Basic data coding

Getting from data to numbers

A collection of shapes inside the original, big rectangle. Some shapes are grayed out and have questions marks in them, indicating that their data has not yet been found.

What is data coding?

Once you have your datasets, you need to marshall them into a format that can be read uniformly. While mixed data sources help ensure that you have a more well-rounded understanding of your part of the big why than is possible with a single data type, those mixed data sources present a problem once you want to use them together to create a compilation.

The math you need to make all the numbers in your data adhere to a common rule is called normalization, which is explained in the next section. But what about when you have data that isn’t even in number form? These are the quotations, illustrations, photographs, and other media that are not numbers, but are research and data.

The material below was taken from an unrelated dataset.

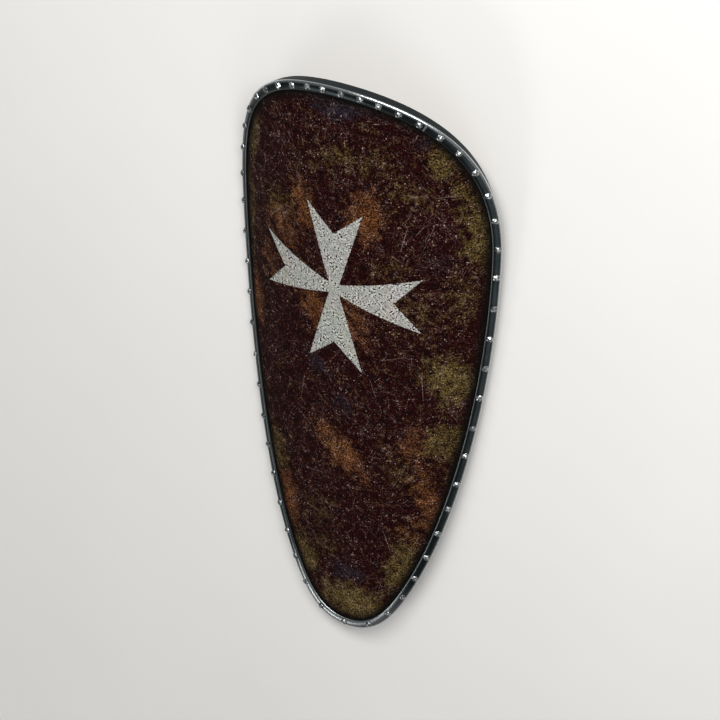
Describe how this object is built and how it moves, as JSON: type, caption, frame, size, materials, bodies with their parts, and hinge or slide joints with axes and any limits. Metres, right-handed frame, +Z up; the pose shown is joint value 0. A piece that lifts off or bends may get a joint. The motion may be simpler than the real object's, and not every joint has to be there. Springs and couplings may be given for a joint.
{
  "type": "kite shield",
  "caption": "Long kite shield with a rounded top and toe: a bent painted board in a nailed steel rim, with two leather straps behind.",
  "frame": {"origin": "on the floor that the shield lies on, under the middle of its box", "axes": "+Y along the shield towards its rounded top, +X across it, +Z up out of the painted face; the shield lies face up on the two sides of its rim, its top end tilted up by 3.84 degrees"},
  "size_m": [0.4792, 1.0988, 0.132],
  "materials": {
    "painted_board": "worn dark red paint with a white cross",
    "rim_steel": "dark blued steel, satin",
    "nail_steel": "bright hammered steel",
    "strap_leather": "plain brown vegetable-tanned leather"
  },
  "bodies": {
    "root": {"board": "painted_board", "steel_rim": "rim_steel", "rim_nail_01": "nail_steel", "rim_nail_02": "nail_steel", "rim_nail_03": "nail_steel", "rim_nail_04": "nail_steel", "rim_nail_05": "nail_steel", "rim_nail_06": "nail_steel", "rim_nail_07": "nail_steel", "rim_nail_08": "nail_steel", "rim_nail_09": "nail_steel", "rim_nail_10": "nail_steel", "rim_nail_11": "nail_steel", "rim_nail_12": "nail_steel", "rim_nail_13": "nail_steel", "rim_nail_14": "nail_steel", "rim_nail_15": "nail_steel", "rim_nail_16": "nail_steel", "rim_nail_17": "nail_steel", "rim_nail_18": "nail_steel", "rim_nail_19": "nail_steel", "rim_nail_20": "nail_steel", "rim_nail_21": "nail_steel", "rim_nail_22": "nail_steel", "rim_nail_23": "nail_steel", "rim_nail_24": "nail_steel", "rim_nail_25": "nail_steel", "rim_nail_26": "nail_steel", "rim_nail_27": "nail_steel", "rim_nail_28": "nail_steel", "rim_nail_29": "nail_steel", "rim_nail_30": "nail_steel", "rim_nail_31": "nail_steel", "rim_nail_32": "nail_steel", "rim_nail_33": "nail_steel", "rim_nail_34": "nail_steel", "rim_nail_35": "nail_steel", "rim_nail_36": "nail_steel", "rim_nail_37": "nail_steel", "rim_nail_38": "nail_steel", "rim_nail_39": "nail_steel", "rim_nail_40": "nail_steel", "rim_nail_41": "nail_steel", "rim_nail_42": "nail_steel", "rim_nail_43": "nail_steel", "rim_nail_44": "nail_steel", "rim_nail_45": "nail_steel", "rim_nail_46": "nail_steel", "rim_nail_47": "nail_steel", "rim_nail_48": "nail_steel", "rim_nail_49": "nail_steel", "rim_nail_50": "nail_steel", "rim_nail_51": "nail_steel", "rim_nail_52": "nail_steel", "arm_strap": "strap_leather", "arm_strap_nail_upper": "nail_steel", "arm_strap_nail_lower": "nail_steel", "hand_strap": "strap_leather", "hand_strap_nail_upper": "nail_steel", "hand_strap_nail_lower": "nail_steel"}
  },
  "joints": []
}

This could be both current qualitative data, as well as historical data. You know this data is important, but how do you integrate it alongside the more easily-counted quantitative data?

Social scientists have been working on this problem for many years. Through a process called “data coding,” you can assign numerical value to non-numerical data.

Designing your coding system

Like building compiled indicators, there’s no perfect way to assign numerical value to non-numeric data. In fact, a 2020 study found that there’s a distinct “lack of standard methods for quantification of qualitative results.”¹ For this reason, when creating your coding system, it’s useful to apply a version of our principles for using mixed methods in data collection. We want it to be:

Defensible: If someone asks why you coded a datapoint a certain way, or why you named a theme the way you did, you must be able to answer those questions logically.
Replicable: If someone is following your work, you must build and document your coding scheme in such a way that a good faith effort to replicate your work will very likely result in a later researcher arriving at the same conclusions you did.
Verifiable: If someone checks your work, whether in its core data points, the themes you extracted, or in the coding methodology you build, they should be able to verify that your logic holds throughout.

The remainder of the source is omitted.